I left... .After being told over 20 times that I should take my stuff and leave. The final week we spend every day arguing. I came home, not knowing what to expect and on the final evening, I came home, sat down, had dinner and wanted to start some small talk.

My first (and nearly last) regular phrase was "How was work for you today?" The response I got was "Why do you ask, you do not care... .You do not care about me at all... Why are you still here?"... .Ended up into another heated fight... .Again came the "then move out part". I phoned my mom (she knew about the situation, as I felt ashamed to tell my friends*). I was outside. The downstairs toilet was also outside. I stood next to the door as she came bashing out. The had to go to the toilet. As she threw open the door, it hit me.
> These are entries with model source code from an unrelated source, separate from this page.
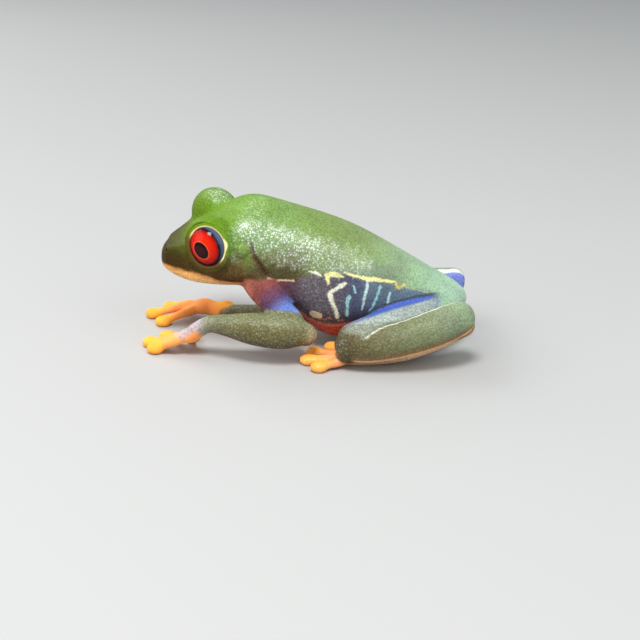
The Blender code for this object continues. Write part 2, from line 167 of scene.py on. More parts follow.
# %% [markdown]
# ## Smooth lines through a few stations
#
# A limb swells and thins gently. Straight steps between stations would leave corners, so a
# Catmull-Rom line runs through them. It passes every station exactly, which keeps the skin
# where the solids are.

# %% A line through the stations
def smooth_steps(rows, steps):
    """Catmull-Rom points through the rows, each row a tuple of numbers."""
    padded = [rows[0], *rows, rows[-1]]
    out = []
    for i in range(len(rows) - 1):
        before, start, end, after = padded[i : i + 4]
        for k in range(steps):
            t = k / steps
            out.append(tuple(
                0.5 * (2 * b + (c - a) * t + (2 * a - 5 * b + 4 * c - d) * t**2
                       + (3 * b - a - 3 * c + d) * t**3)
                for a, b, c, d in zip(before, start, end, after)
            ))
    out.append(tuple(rows[-1]))
    return out


print("points along the left shank:", len(smooth_steps(SHANK_LEFT, 4)))

# %% [markdown]
# ## The cocked head
#
# The frog rolls its head a little, so the far eye stands higher. The roll grows along the neck,
# so one function turns any point of the head by its share of the roll.

# %% The roll of the head
def roll_angle(y):
    """How far the head is rolled at this place along the neck, in radians."""
    share = np.clip((y - ROLL_FROM) / (ROLL_TO - ROLL_FROM), 0.0, 1.0)
    return math.radians(HEAD_ROLL) * share * share * (3 - 2 * share)


def rolled(point):
    """A point of the head after the head is cocked."""
    turn = Matrix.Rotation(float(roll_angle(point.y)), 4, "Y")
    return HEAD_PIVOT + turn @ (point - HEAD_PIVOT)


def eye_place(side):
    """Centre of one eye. side is 1 for the left eye and -1 for the right."""
    return rolled(Vector((side * EYE_OUT, EYE_Y, EYE_Z)))


def gaze_turn(side):
    """Turns +Z into the direction in which the eye looks, and +Y to the top of its opening."""
    forward = math.radians(GAZE_FORWARD)
    aim = Vector((side * math.cos(forward), -math.sin(forward), 0.12)).normalized()
    return aim.to_track_quat("Z", "Y") @ Quaternion((0, 0, 1), math.radians(side * OPENING_TILT))


print("eyes at", [[round(c, 2) for c in eye_place(side)] for side in (1, -1)])

# %% [markdown]
# ## Rings and lofts
#
# Most of the frog can be drawn as circles that are squeezed, moved and then bridged to the next
# circle. Blender makes the circle and the bridge, and each ring's shape is one small function.

# %% Bridging rings into a closed form
def add_ring(bm, sides, shape, capped):
    """One circle of vertices, each moved by shape."""
    made = bmesh.ops.create_circle(bm, cap_ends=capped, segments=sides, radius=1.0)["verts"]
    for vertex in made:
        vertex.co = shape(vertex.co.copy())
    return set(made)


def bridge(bm, near, far):
    """Joins two rings with a band of faces."""
    edges = {e for ring in (near, far) for v in ring for e in v.link_edges if e.other_vert(v) in ring}
    bmesh.ops.bridge_loops(bm, edges=list(edges))


def loft(bm, shapes, sides):
    """A closed form through a row of rings."""
    last = len(shapes) - 1
    rings = [add_ring(bm, sides, shape, i in (0, last)) for i, shape in enumerate(shapes)]
    for near, far in zip(rings, rings[1:]):
        bridge(bm, near, far)


def add_ball(bm, centre, radii, turn=Quaternion(), detail=4):
    """An ellipsoid with the given half sizes."""
    place = Matrix.Translation(centre) @ turn.to_matrix().to_4x4() @ Matrix.Diagonal((*radii, 1.0))
    bmesh.ops.create_icosphere(bm, subdivisions=detail, radius=1.0, matrix=place)


def object_from(bm, name):
    """Stores a bmesh as a new object with its faces pointing out."""
    bmesh.ops.recalc_face_normals(bm, faces=bm.faces)
    mesh = bpy.data.meshes.new(name)
    bm.to_mesh(mesh)
    bm.free()
    obj = bpy.data.objects.new(name, mesh)
    bpy.context.scene.collection.objects.link(obj)
    return obj


# %% Head, trunk and brows
def trunk_shape(y, top, level, bottom, half, power):
    """Squeezes a unit circle into one cross-section of the head or trunk."""
    def shape(co):
        across = math.copysign(abs(co.x) ** (2 / power), co.x) * half
        height = top - level if co.y > 0 else level - bottom
        up = math.copysign(abs(co.y) ** (2 / power), co.y) * height
        return rolled(Vector((across, y, level + up)))
    return shape


def add_tube(bm, stations, steps=4, sides=24):
    """A limb segment: round rings along a smooth line, with domed ends."""
    line = smooth_steps(stations, steps)
    points = [Vector(row[:3]) for row in line]
    radii = [row[3] for row in line]
    turns = []
    for i in range(len(points)):
        along = points[min(i + 1, len(points) - 1)] - points[max(i - 1, 0)]
        turns.append(along.normalized().to_track_quat("Z", "Y"))
    dome = [math.radians(a) for a in (80, 60, 40, 20)]

    def domed(end, way, angles):
        p, r, q = points[end], radii[end], turns[end]
        return [(p + q @ Vector((0, 0, way * r * math.sin(a))), r * math.cos(a), q) for a in angles]

    places = domed(0, -1, dome) + list(zip(points, radii, turns)) + domed(-1, 1, reversed(dome))
    loft(bm, [lambda co, p=p, r=r, q=q: p + q @ (co * r) for p, r, q in places], sides)


RIDGE = ((3.3, -12.6, 11.6, 1.5), (2.4, -14.4, 11.0, 1.0), (1.6, -15.7, 10.6, 0.75))


def add_brows(bm):
    """The domes that carry the eyes, and the ridge from each eye to the snout."""
    for side in (1, -1):
        add_ball(bm, eye_place(side) + Vector((-side * BROW_INWARD, 0, 0)), BROW_HALF, gaze_turn(side))
        add_tube(bm, [(*rolled(Vector((side * x, y, z))), radius) for x, y, z, radius in RIDGE])


flesh = bmesh.new()
loft(flesh, [trunk_shape(*row) for row in smooth_steps(TRUNK_RINGS, 4)], 64)
add_brows(flesh)
print("head and trunk:", len(flesh.faces), "faces")

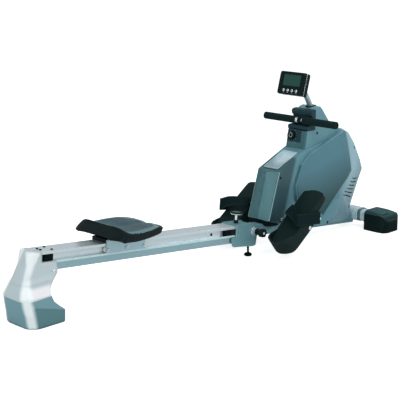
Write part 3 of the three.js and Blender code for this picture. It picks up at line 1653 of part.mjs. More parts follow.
const rim_half_width = flywheel_rim * half_way;
const web_half = flywheel_web * half_way;
const hub_half = flywheel_hub_width * half_way;
const pinion_end = belt_station + pulley_width;
const flywheel_blank = solid(turned([
  [flywheel_bore, -hub_half],
  [flywheel_hub_radius, -hub_half],
  [flywheel_hub_radius, -web_half],
  [flywheel_radius - 28 * mm, -web_half],
  [flywheel_radius - 26 * mm, -rim_half_width],
  [flywheel_radius, -rim_half_width],
  [flywheel_radius, rim_half_width],
  [flywheel_radius - 26 * mm, rim_half_width],
  [flywheel_radius - 28 * mm, web_half],
  [flywheel_hub_radius, web_half],
  [flywheel_hub_radius, hub_half],
  [pinion_radius, hub_half],
  [pinion_radius, pinion_end],
  [flywheel_bore, pinion_end],
  [flywheel_bore, -hub_half],
], 22));
const lightening = [];
for (let i = 0; i < flywheel_holes; i += 1) {
  const angle = (i * full_turn) / flywheel_holes;
  const r = (flywheel_radius - 28 * mm + flywheel_hub_radius) * half_way;
  const drill = rod_y(14 * mm, -overrun, overrun, 10);
  lightening.push(solid(drill.translate(r * Math.cos(angle), 0, r * Math.sin(angle))));
}
place(
  machine,
  'flywheel',
  skin(cut(flywheel_blank, ...lightening)),
  bright_steel(),
  flywheel_x,
  0,
  flywheel_z,
);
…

I pushed it back. This happen about 5 times, each time harder... .Until the point I put my foot in it. Next she is walking out the front door, shouting on the street "It is not even safe in my own house, I want you out by the time I am back"... .She started her car.

I found about 20 times with no reponse. My idea was, she is going to her parent/grandparents and she really wanted me to go. So I started packing. Called some friends to help me. By the time she came back (2 hours later), everything was arranged... .Little sidenote: I ask the neighbour if we could park on his spot the next day. He started talking about his own divorce. He asked what happened and I just stated he should as her (I knew I was never going back there, so why paint her black).

The moment she came back, she saw me standing. By no means I could explain her that I did not gossip or paint her black. Next she started taking bags and throws my stuff in. We did not sleep next to eachother that night. I woke up, wanted to talk to her but by no means I could reason with her. So I moved. Tears in my eyes, heartbroken and lost... .

Do not know who left who actually. She claims I left and abandonned her. I told her that me moving out did not mean the end of the r/s. No point in trying to explain. It was all black... .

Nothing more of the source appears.